## GOAL OF THE EXERCISE
Repeat verbatim only the lines from the opening of the material below through the one that contains "bpy.ops.object.modifier_apply(modifier=modifier.name)".

==========

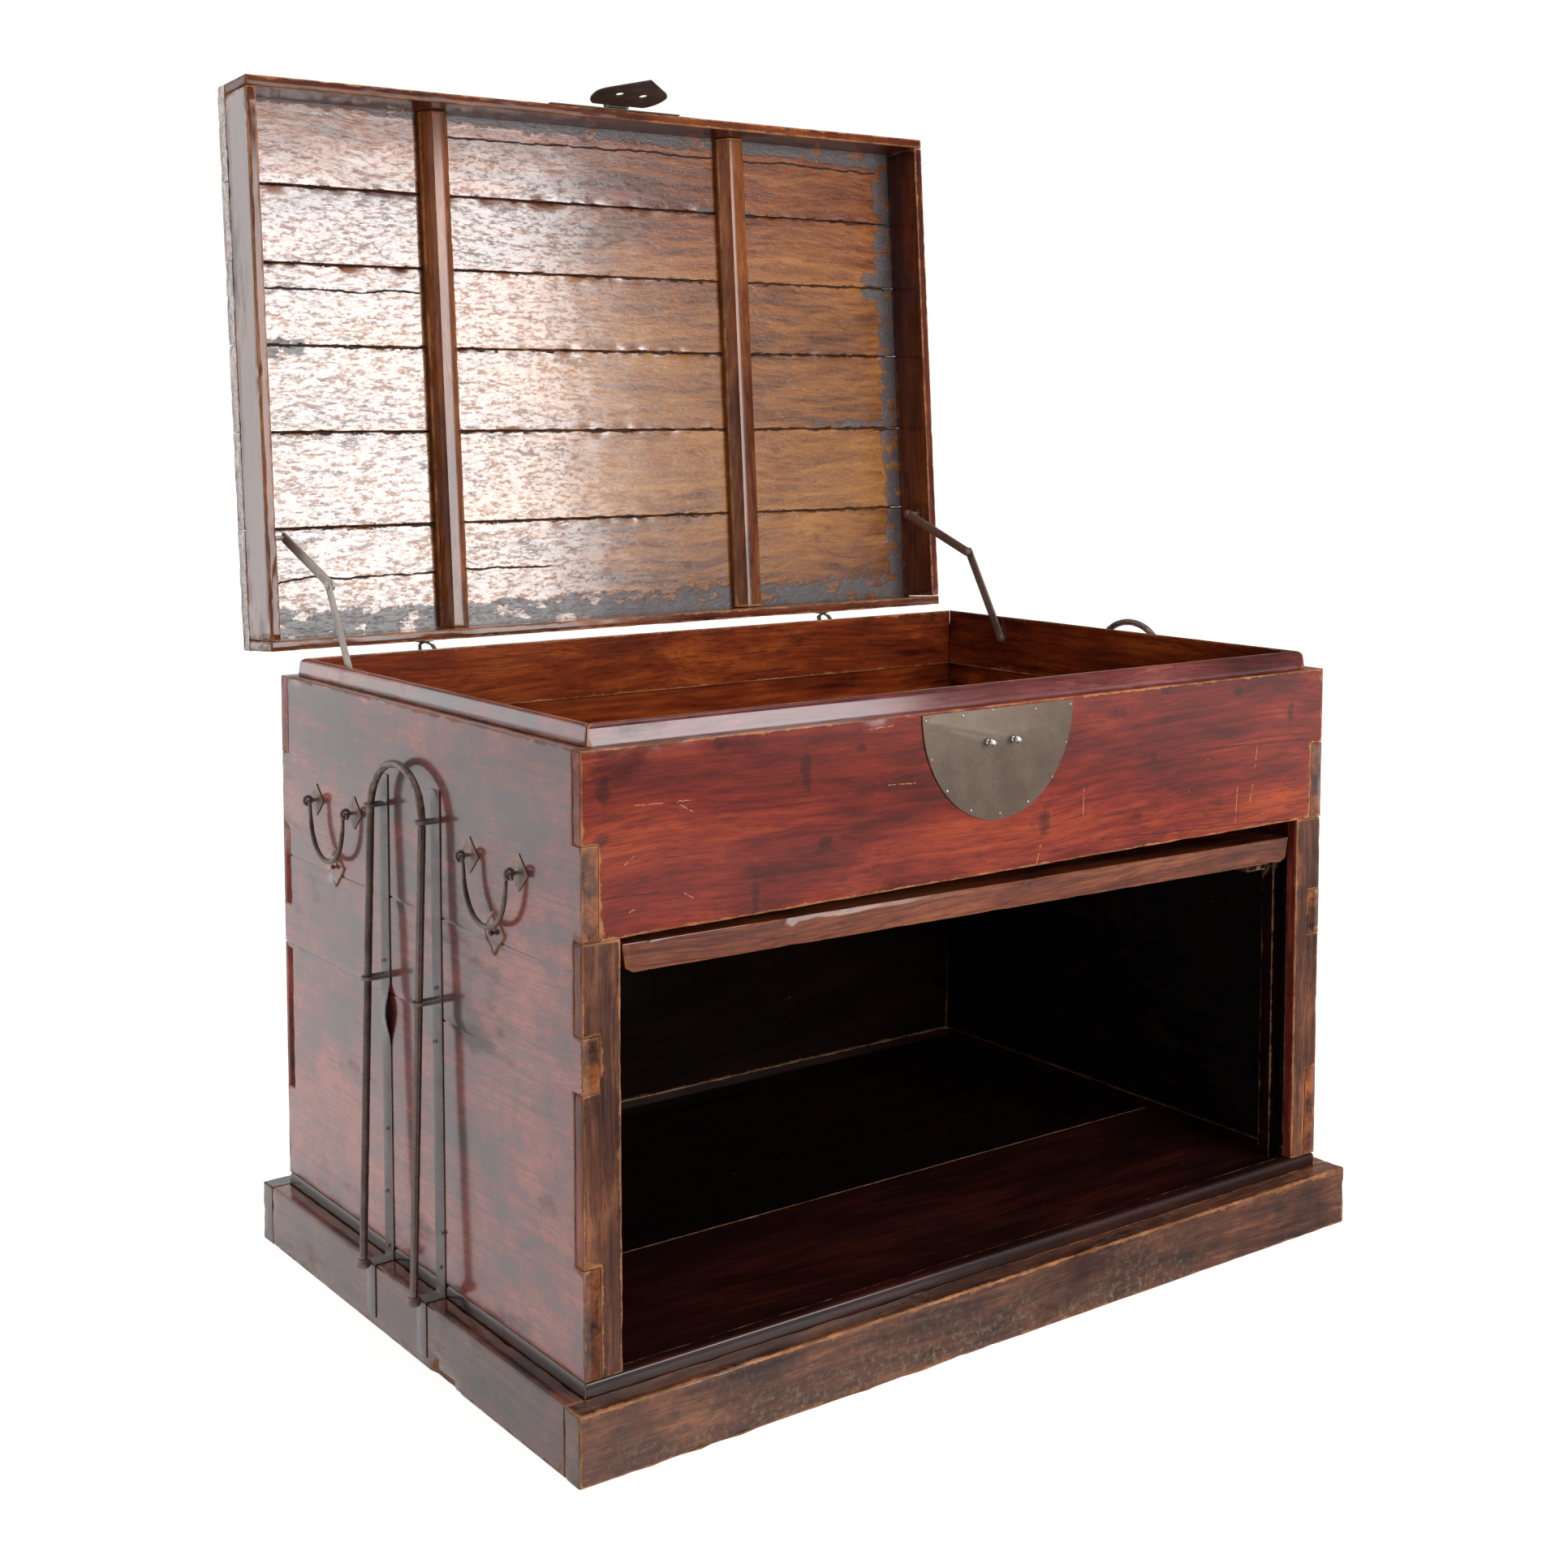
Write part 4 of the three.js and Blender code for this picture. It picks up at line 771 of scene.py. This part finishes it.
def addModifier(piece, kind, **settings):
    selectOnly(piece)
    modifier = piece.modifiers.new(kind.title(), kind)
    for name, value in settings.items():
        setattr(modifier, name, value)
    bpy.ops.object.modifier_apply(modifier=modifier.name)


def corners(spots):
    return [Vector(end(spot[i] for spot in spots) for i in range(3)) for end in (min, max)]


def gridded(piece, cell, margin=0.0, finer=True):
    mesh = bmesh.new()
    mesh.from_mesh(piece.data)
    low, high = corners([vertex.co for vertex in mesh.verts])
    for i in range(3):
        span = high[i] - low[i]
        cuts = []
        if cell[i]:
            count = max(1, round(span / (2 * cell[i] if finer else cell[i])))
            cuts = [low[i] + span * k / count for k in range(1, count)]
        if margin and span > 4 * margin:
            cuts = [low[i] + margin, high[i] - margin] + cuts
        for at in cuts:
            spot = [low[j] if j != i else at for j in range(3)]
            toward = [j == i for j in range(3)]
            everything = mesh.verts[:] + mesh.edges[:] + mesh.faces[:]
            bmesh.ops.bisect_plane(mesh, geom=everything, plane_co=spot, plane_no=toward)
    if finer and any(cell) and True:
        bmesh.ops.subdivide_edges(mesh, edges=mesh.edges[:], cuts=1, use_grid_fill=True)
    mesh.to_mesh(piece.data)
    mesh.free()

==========

## FINISHED ANSWER
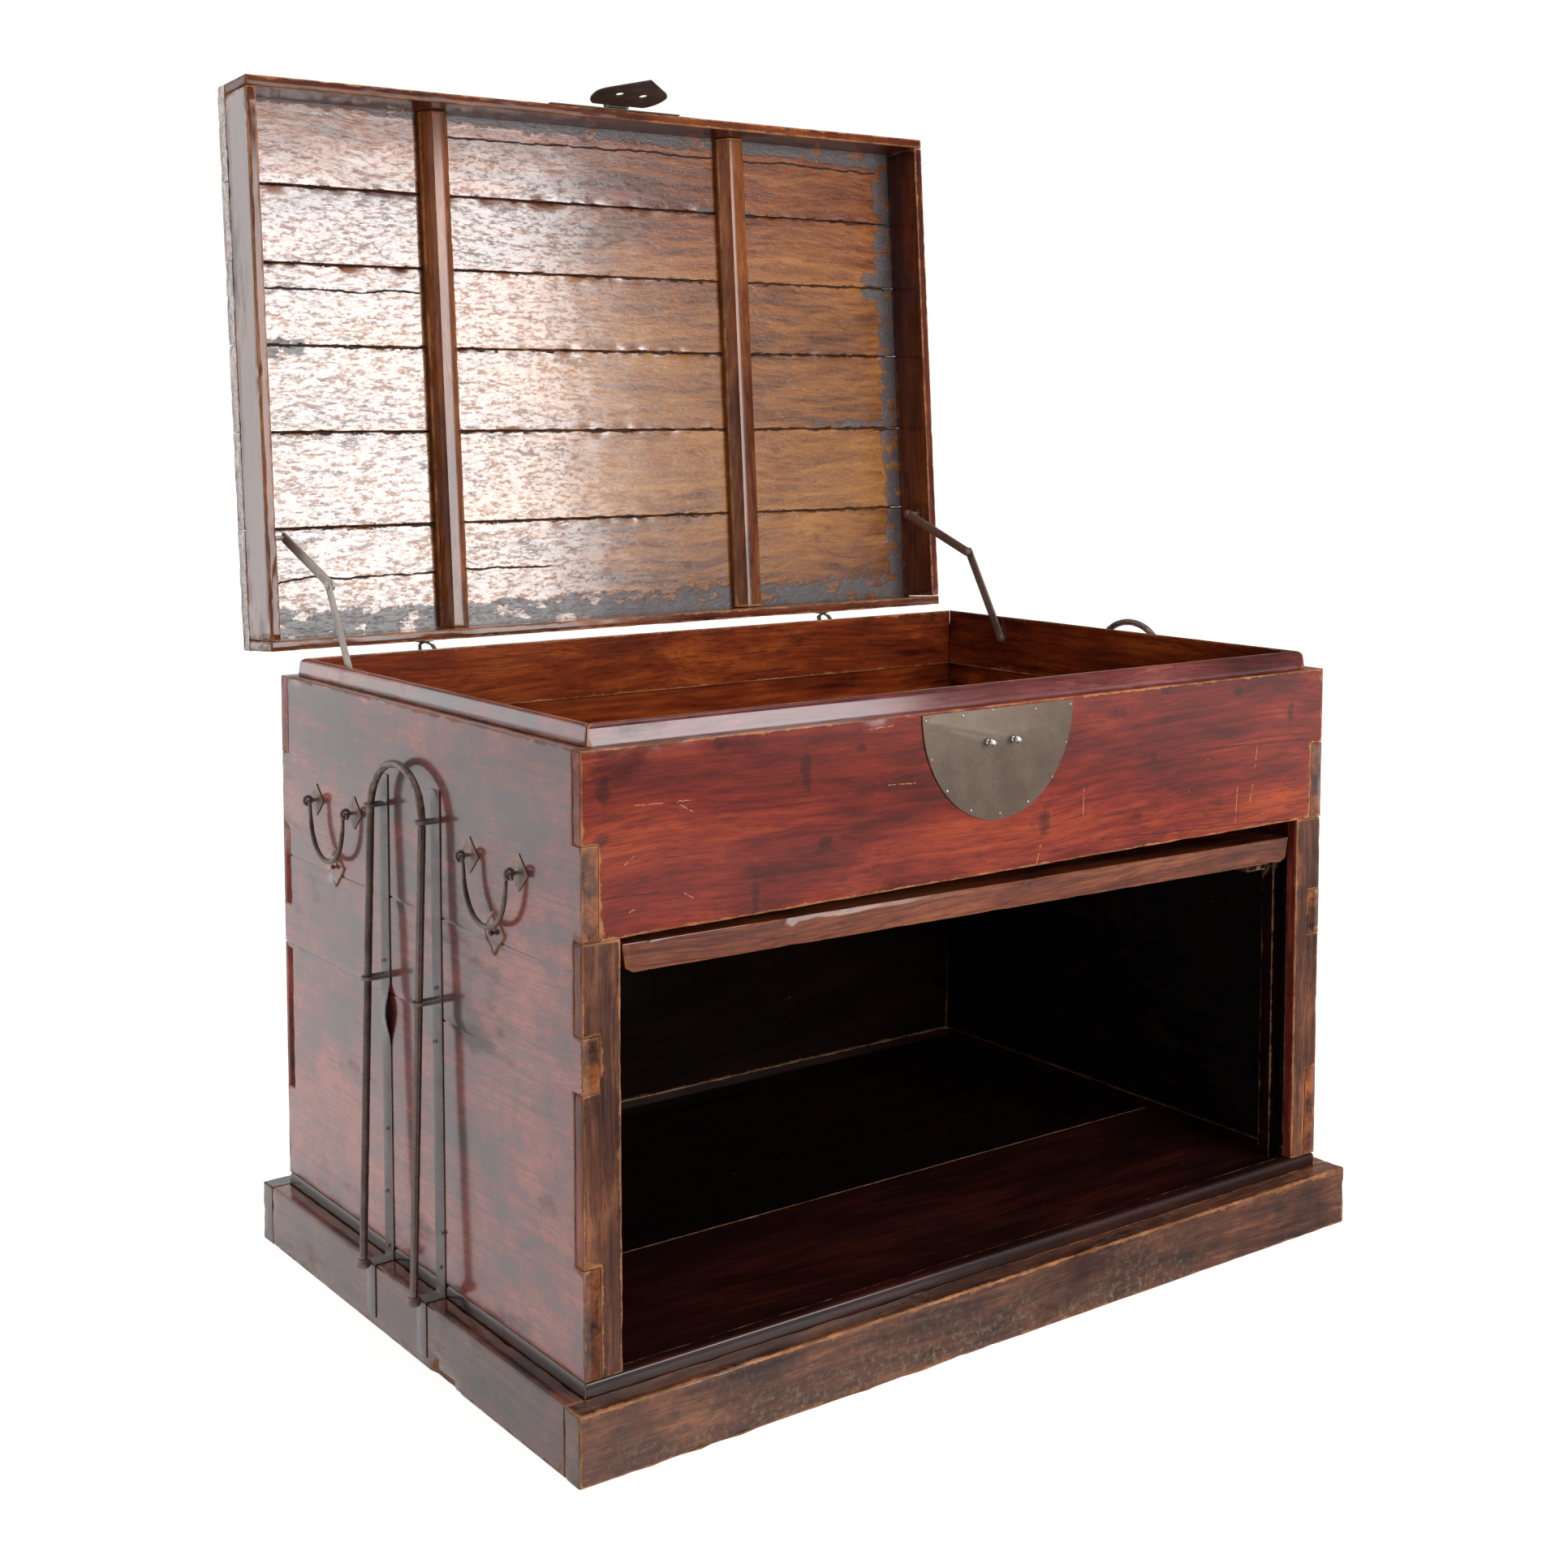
Write part 4 of the three.js and Blender code for this picture. It picks up at line 771 of scene.py. This part finishes it.
def addModifier(piece, kind, **settings):
    selectOnly(piece)
    modifier = piece.modifiers.new(kind.title(), kind)
    for name, value in settings.items():
        setattr(modifier, name, value)
    bpy.ops.object.modifier_apply(modifier=modifier.name)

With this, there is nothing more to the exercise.